STATED GOAL → Identify each line below containing the string "return" and copy it.

##### INFORMATION SUPPLIED #####

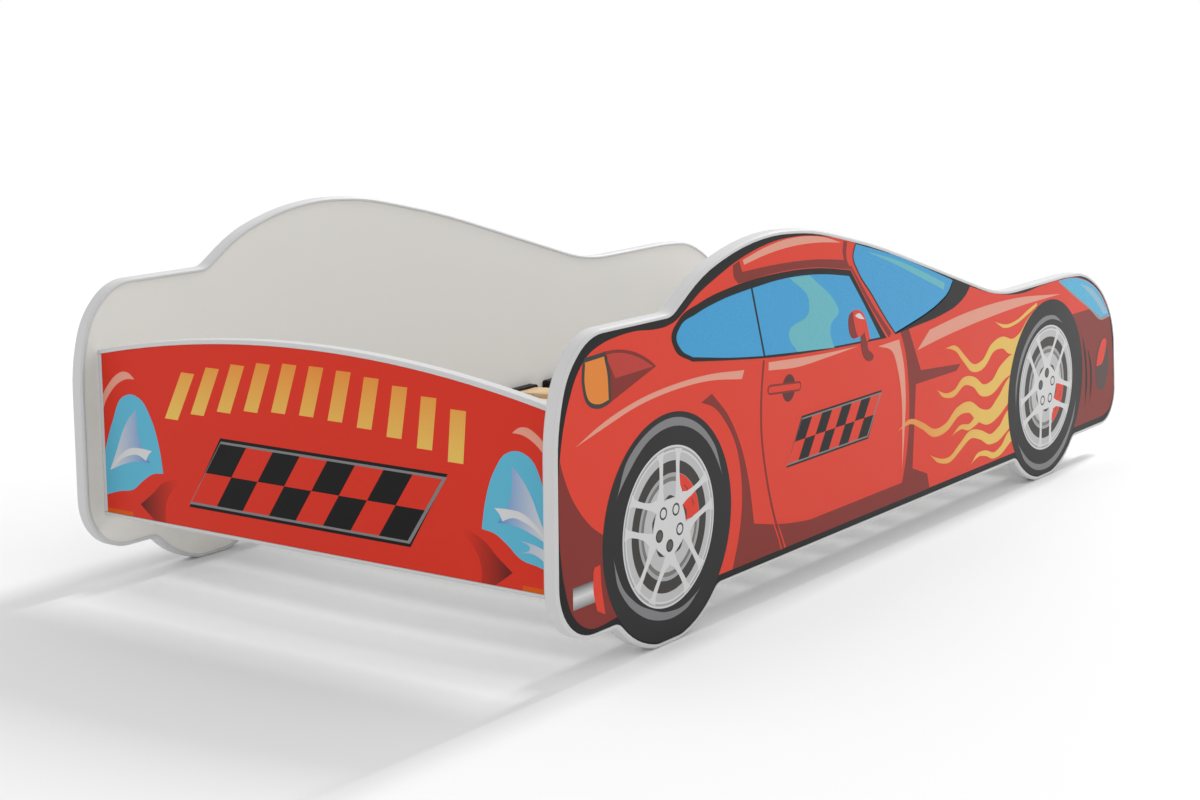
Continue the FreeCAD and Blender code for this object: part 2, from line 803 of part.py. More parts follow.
def cradle():
    """The moulded cradle of a slat end, about the middle of its foot at the side board."""
    body = new_body("slat_cradle")
    half = size("cradle_width") / 2
    foot = drawing_on(body, "YZ_Plane", "profile")
    foot.polygon([
        (0, 0), (size("cradle_foot"), 0), (size("cradle_foot"), size("cradle_floor")),
        (size("cradle_hood"), size("cradle_floor")), (size("cradle_hood"), size("cradle_height")),
        (0, size("cradle_height")),
    ])
    block = feature(body, "Pad", "block", foot.finish(), half * 2, both_ways=True)
    top = size("cradle_height").value

    def hood_corner(middle, along):
        return abs(along.y) > 1 and abs(middle.z - top) < SMALL and abs(along.x) < SMALL

    ease_edges(body, block, hood_corner, size("cradle_ease"))
    slot = drawing_on(body, "XZ_Plane", "slot", size("cradle_foot") * -1)
    wide = size("slat_width") / 2 + size("cradle_play")
    slot.box(-wide, wide, size("cradle_floor"), size("cradle_floor") + size("cradle_slot"))
    depth = size("cradle_foot") - size("cradle_wall")
    feature(body, "Pocket", "slat_slot", slot.finish(), depth, backwards=True)
    return body


# ------------------------------------------------------------------ fittings


def turned(label, profile):
    """A body turned about Z from its half profile of radius and height."""
    body = new_body(label)
    section = drawing_on(body, "XZ_Plane", "profile")
    section.polygon(profile)
    section.finish()
    made = body.newObject("PartDesign::Revolution", "turned")
    made.Profile = section.sketch
    made.ReferenceAxis = (section.sketch, ["V_Axis"])
    made.Angle = 360
    doc.recompute()
    return body


def rail_screw():
    """A countersunk wood screw with a plain shank, its head's face at Z = 0."""
    shank, head, length = size("screw_radius"), size("screw_head"), size("screw_length")
    return turned("rail_screw", [
        (0, 0), (head, 0), (shank, shank - head), (shank, -length), (0, -length),
    ])


def cam_lock():
    """A cam lock: a short drum with a cross slot, its open face at Z = 0."""
    body = new_body("cam_lock")
    drum = drawing_on(body, "XY_Plane", "drum")
    drum.circle(0, 0, size("cam_radius"))
    feature(body, "Pad", "housing", drum.finish(), size("cam_depth"), backwards=True)
    cross = drawing_on(body, "XY_Plane", "cross")
    arm, width = size("cam_radius") * 0.6, size("cam_radius") * 0.12
    cross.polygon([
        (-arm, -width), (-width, -width), (-width, -arm), (width, -arm), (width, -width),
        (arm, -width), (arm, width), (width, width), (width, arm), (-width, arm),
        (-width, width), (-arm, width),
    ])
    feature(body, "Pocket", "driver_slot", cross.finish(), size("cam_depth") / 4)
    mouth = drawing_on(body, "YZ_Plane", "mouth")
    middle = board / -2
    gap = size("bolt_radius") + size("cradle_play")
    mouth.box(-size("cam_radius") * 2, 0, middle - gap, middle + gap)
    feature(body, "Pocket", "bolt_mouth", mouth.finish(), gap * 2, both_ways=True)
    return body


def cam_bolt():
    """A connecting bolt: its thread below Z = 0 and its smooth shank above."""
    thread, shank, bite = size("bolt_thread"), size("bolt_radius"), size("bolt_bite")
    reach = size("cam_setback")
    return turned("cam_bolt", [
        (0, -bite), (thread, -bite), (thread, 0), (shank, 0), (shank, reach), (0, reach),
    ])


def dowel():
    """A beech dowel, from Z = 0 up."""
    radius, length = size("dowel_radius"), size("dowel_length")
    return turned("dowel", [(0, 0), (radius, 0), (radius, length), (0, length)])


X_AXIS = FreeCAD.Vector(1, 0, 0)
Y_AXIS = FreeCAD.Vector(0, 1, 0)
Z_AXIS = FreeCAD.Vector(0, 0, 1)


def fit_end(end, outer_x, shoulder, dowels):
    """Cam locks, connecting bolts and dowels at the four joints of one end panel."""
    middle_x = (outer_x + board / 2).value
    inner_x = (outer_x + board).value if end == "rear" else outer_x.value
    facing = X_AXIS if end == "rear" else -X_AXIS
    cams, cam_turns, bolts, bolt_turns, pegs, peg_turns = [], [], [], [], [], []
    for side in (RIGHT, LEFT):
        face = half_width.value * side
        inwards = FreeCAD.Rotation(Z_AXIS, Y_AXIS * -side)
        mouth = FreeCAD.Vector(0, side, 0)
        cam_turn = FreeCAD.Rotation(facing.cross(mouth), mouth * -1, facing, "ZYX")
        for height in joint_heights(shoulder):
            cams.append((inner_x, face - side * size("cam_setback").value, height.value))
            cam_turns.append(cam_turn)
            bolts.append((middle_x, face, height.value))
            bolt_turns.append(inwards)
        for height in dowel_heights(shoulder, dowels):
            pegs.append((middle_x, face + side * size("dowel_bite").value, height.value))
            peg_turns.append(inwards)
    group(end + "_cam_locks", masters["cam"], cams, cam_turns)
    group(end + "_cam_bolts", masters["bolt"], bolts, bolt_turns)
    group(end + "_dowels", masters["dowel"], pegs, peg_turns)


def fit_side(side_name, side):
    """Slat cradles on one rail, and the screws that hold it."""
    half_turn = FreeCAD.Rotation(Z_AXIS, 180) if side == LEFT else FreeCAD.Rotation()
    face = half_width.value * side
    spots = [(x.value, face, size("rail_top").value) for x in slat_places()]
    group(side_name + "_slat_cradles", masters["cradle"], spots, [half_turn] * len(spots))
    outwards = FreeCAD.Rotation(Z_AXIS * -1, Y_AXIS * side)
    inner = (half_width - size("rail_width")).value * side
    spots = [(x.value, inner, screw_height().value) for x in screw_places()]
    group(side_name + "_rail_screws", masters["screw"], spots, [outwards] * len(spots))


# ------------------------------------------------------------------ the bed

for side_name, side in SIDES:
    side_panel(side_name, side)
    slat_rail(side_name, side)
for end, outer_x, shoulder, dowels in ENDS:
    end_board(end, outer_x, shoulder, dowels)
    end_edging(end, outer_x, shoulder)
    end_print(end, outer_x, shoulder)
for number, x in enumerate(slat_places(), start=1):
    slat(number, x)
masters = {
    "cradle": cradle(),
    "screw": rail_screw(),
    "cam": cam_lock(),
    "bolt": cam_bolt(),
    "dowel": dowel(),
}
doc.recompute()
for side_name, side in SIDES:
    fit_side(side_name, side)
for end, outer_x, shoulder, dowels in ENDS:
    fit_end(end, outer_x, shoulder, dowels)
doc.recompute()

# ------------------------------------------------------------------ hand over

for obj in doc.Objects:
    if "Invalid" in obj.State or "Error" in obj.State:
        raise ValueError("%s failed: %s" % (obj.Name, obj.State))

os.makedirs("parts", exist_ok=True)
for node in nodes:
    shape = node.Shape
    if shape.isNull() or not shape.isValid():
        raise ValueError("%s has no valid shape" % node.Label)
    shape.exportStep("parts/%s.step" % node.Label)
    low, high = shape.BoundBox, shape.BoundBox
    print("%-20s solids %2d volume %12.0f  x %7.1f %7.1f  y %7.1f %7.1f  z %6.1f %6.1f" % (
        node.Label, len(shape.Solids), shape.Volume, low.XMin, high.XMax, low.YMin, high.YMax,
        low.ZMin, high.ZMax))
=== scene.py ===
import math

import bpy
from bpy.props import FloatProperty, FloatVectorProperty, PointerProperty
from mathutils import Matrix, Vector


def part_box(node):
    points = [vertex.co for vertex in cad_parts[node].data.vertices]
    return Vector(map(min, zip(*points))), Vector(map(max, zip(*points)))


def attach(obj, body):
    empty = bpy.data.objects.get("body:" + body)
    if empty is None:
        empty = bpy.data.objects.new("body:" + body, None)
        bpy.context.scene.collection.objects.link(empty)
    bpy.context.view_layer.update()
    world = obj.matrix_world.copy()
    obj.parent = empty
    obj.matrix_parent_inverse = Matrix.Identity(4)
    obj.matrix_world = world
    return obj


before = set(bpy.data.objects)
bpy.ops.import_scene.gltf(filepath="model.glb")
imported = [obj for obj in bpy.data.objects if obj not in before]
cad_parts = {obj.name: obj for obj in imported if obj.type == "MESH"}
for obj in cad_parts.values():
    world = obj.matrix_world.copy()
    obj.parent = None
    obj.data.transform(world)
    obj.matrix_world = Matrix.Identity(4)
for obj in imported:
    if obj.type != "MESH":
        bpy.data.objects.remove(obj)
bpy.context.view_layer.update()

bl_info = {
    "name": "Racing car bed",
    "version": (1, 0, 0),
    "blender": (4, 5, 0),
    "location": "3D View > Sidebar > Car bed",
    "description": "Finishes and printed artwork of a children's bed shaped as a racing car",
    "category": "Object",
}

MM = 0.001
SHARP = True
TINY = 1e-6

# Specular level of inks and boards and of wood, the sheen of printed glass, and how red, green
# and blue weigh in brightness.
INK_SPECULAR = 0.12
WOOD_SPECULAR = 0.2
GLASS_SHEEN = 0.28
LUMINANCE = (0.21, 0.72, 0.07)

# -------------------- sizes and colours


def tone(name, description, colour):
    """A colour property, given as red, green and blue from 0 to 255 as seen on a screen."""
    linear = [((c / 255 + 0.055) / 1.055) ** 2.4 if c > 10 else c / 3294.6 for c in colour]
    return FloatVectorProperty(name=name, description=description, default=linear,
                               subtype="COLOR", size=3, min=0, max=1)


def length(name, description, default):
    """A length property in metres."""
    return FloatProperty(name=name, description=description, default=default, unit="LENGTH")


def angle(name, description, degrees):
    """An angle property, given in degrees."""
    return FloatProperty(name=name, description=description, default=math.radians(degrees),
                         subtype="ANGLE")


class CarBedInks(bpy.types.PropertyGroup):
    """Printing inks of the panels."""

    body: tone("Body red", "Main red of the side panels", (222, 63, 44))
    end: tone("End red", "Red of the two end panels", (215, 52, 35))
    end_dark: tone("End dark", "Dark end of the crescents on the end panels", (106, 35, 30))
    strip: tone("Strip", "Orange strips in the corners of the end panels", (215, 89, 12))
    margin: tone("Margin", "White margins at the ends of the end panels", (210, 210, 210))
    shade: tone("Shade", "Dark red of bumpers, sills and ducts", (131, 46, 39))
    recess: tone("Recess", "Dark hollow behind the door handle", (93, 43, 39))
    wedge: tone("Wedge", "Middle red beside the tail lamps", (187, 62, 54))
    shine: tone("Shine", "Pale highlight on the bodywork", (226, 156, 136))
    line: tone("Line", "Black of outlines and seals", (24, 24, 24))
    tyre: tone("Tyre", "Dark grey of the tyres", (41, 41, 41))
    gloss: tone("Tyre gloss", "Grey crescents on the tyres", (129, 128, 130))
    glass: tone("Glass", "Blue of the windows", (63, 158, 210))
    glint: tone("Glint", "Reflection in the windows", (103, 182, 192))
    lamp: tone("Lamp", "Blue of the headlamps", (82, 176, 214))
    lamp_edge: tone("Lamp edge", "Grey border under the headlamp", (156, 147, 145))
    lamp_shine: tone("Lamp shine", "Pale streak in the headlamp", (143, 184, 204))
    end_lamp: tone("End lamp", "Blue of the lamps on the end panels", (94, 180, 208))
    prism: tone("Prism", "Deep blue in the lamps of the end panels", (68, 135, 198))
    orange: tone("Orange", "Tail lamps", (227, 135, 56))
    flame_root: tone("Flame root", "Flames at the wheel", (229, 189, 94))
    flame_tip: tone("Flame tip", "Flames at their tips", (227, 152, 77))
    silver: tone("Silver", "Wheel spokes and hubs", (212, 212, 212))
    silver_dim: tone("Dim silver", "Barrel of the wheels", (167, 167, 171))
    disc: tone("Disc", "Grooves of the brake discs", (122, 120, 115))
    barrel: tone("Barrel", "Inside of the wheel rims", (189, 189, 189))
    nut: tone("Nut", "Wheel nuts in the shade", (89, 89, 87))
    hollow: tone("Hollow", "Dark gaps between the spokes", (63, 61, 58))
    fog: tone("Fog lamp", "Dark brown glass of the fog lamps", (82, 62, 61))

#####

RESPONSE BELOW →
        return abs(along.y) > 1 and abs(middle.z - top) < SMALL and abs(along.x) < SMALL
    return body
    return body
    return turned("rail_screw", [
    return body
    return turned("cam_bolt", [
    return turned("dowel", [(0, 0), (radius, 0), (radius, length), (0, length)])
    return Vector(map(min, zip(*points))), Vector(map(max, zip(*points)))
    return obj
    return FloatVectorProperty(name=name, description=description, default=linear,
    return FloatProperty(name=name, description=description, default=default, unit="LENGTH")
    return FloatProperty(name=name, description=description, default=math.radians(degrees),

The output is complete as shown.